Fame Games is in fact a very interesting study of 'promotional culture' in Australia from three academics at the University of Queensland who have kind things to say, in return, about the work of Lumby and Wark. So it goes: this is part of disciplinary routine and makes the book no less worthwhile. Drawing on a number of interviews with key figures, Fame Games gives an excellent 'thick description' of the celebrity production industry in this country, looking at public relations and the mechanisms of publicity, the role of agents, managers and spin doctors (giving job descriptions, no less), the often unstable career of the celebrity, and the ways in which celebrities can be 'integrated' into various media (especially television and magazines). In particular, the book charts the rise of 'celebrity culture' in media generally since the early 1980s, and has much to say about the effects and consequences of all this. It sees television as the most important medium for 'celebrity-driven publicity', and notes that while all this often runs secondary to the U.S entertainment machine it has been formative in the production of Australian identities too. The book draws real distinctions between publicising roles to show the complexity and relationality of the local promotional business. The agent is the oldest promotional job, but there are now 'new wave' agents who cultivate more personal relationships with their celebrities. Publicists are mostly female, again working 'intimately' with clients. There are several kinds of managers, including 'impresario managers' such as Harry M. Miller -- whose first client, for those with long memories, was the TV chef Graham Kerr. I liked hearing about promotional workers with names like Heidi Virtue and Bunty Avieson -- as well as an academic called Joke Hermes whose work on celebrities elsewhere is drawn upon here. (The authors of Fame Games perhaps wisely resist the impulse to remark on these names.)

There are comments on the editor-as-celebrity, the celebrity speaker, the celebrity who produces a personality-driven book, and other variations, each of which has its own logics and requirements. Kerri-Anne Kennerley is a 'vertically integrated' celebrity who willingly co-operates with a range of media: a 'company woman', as one interviewee sourly notes. Exposure in one medium, however, may not necessarily help in another. Full integration is not always possible and, besides, media have their own hierarchies, tastes and interests which are often highly exclusive. Some celebrities are made to carry significances far greater than their professional expertise: think of Cathy Freeman during the Sydney Olympics. On the other hand, the book also speaks well of Kylie Minogue who graces its hot pink front cover -- embracing not the Aboriginal flag but, more appropriately perhaps, her waxwork lookalike. Fame Games seems to see the ideal celebrity career in terms of being able, finally, to 'take control' of one's destiny.

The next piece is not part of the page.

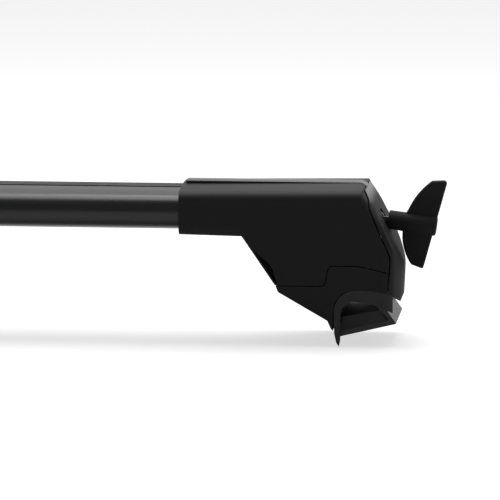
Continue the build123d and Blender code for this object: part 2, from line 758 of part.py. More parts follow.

Accordingly, it doesn't like to see vulnerability or bad faith amongst celebrities and promotional people. Nor does it like over-promotion: the front cover notwithstanding, it is critical of 'excessive' attention given to celebrities and (no doubt reflecting the authors' own careers in a public institution) advocates 'restraint', good management and 'regulation'.

How promotional industry regulation might work, and to what end, is, however, barely addressed. This is mostly because the project of Fame Games, as already noted, is descriptive first and foremost. Having interviewed so many people, it has enough to do in just laying out the field: saying how promotional culture in Australia actually works. In the meantime it runs the risk of appearing to lend support to pretty much every feature of this particular 'culture industry' -- and of thus becoming what used to be called 'incorporated'. The book is certainly aware of this problem and develops a more critical voice towards the end. Yet in doing so it touches a central dilemma for contemporary cultural studies. Having so lovingly detailed the nuances of a lowbrow cultural-industrial practice -- to the point where it becomes impossible either to dismiss it or trivialise it -- how critical should these authors then be of what it actually does?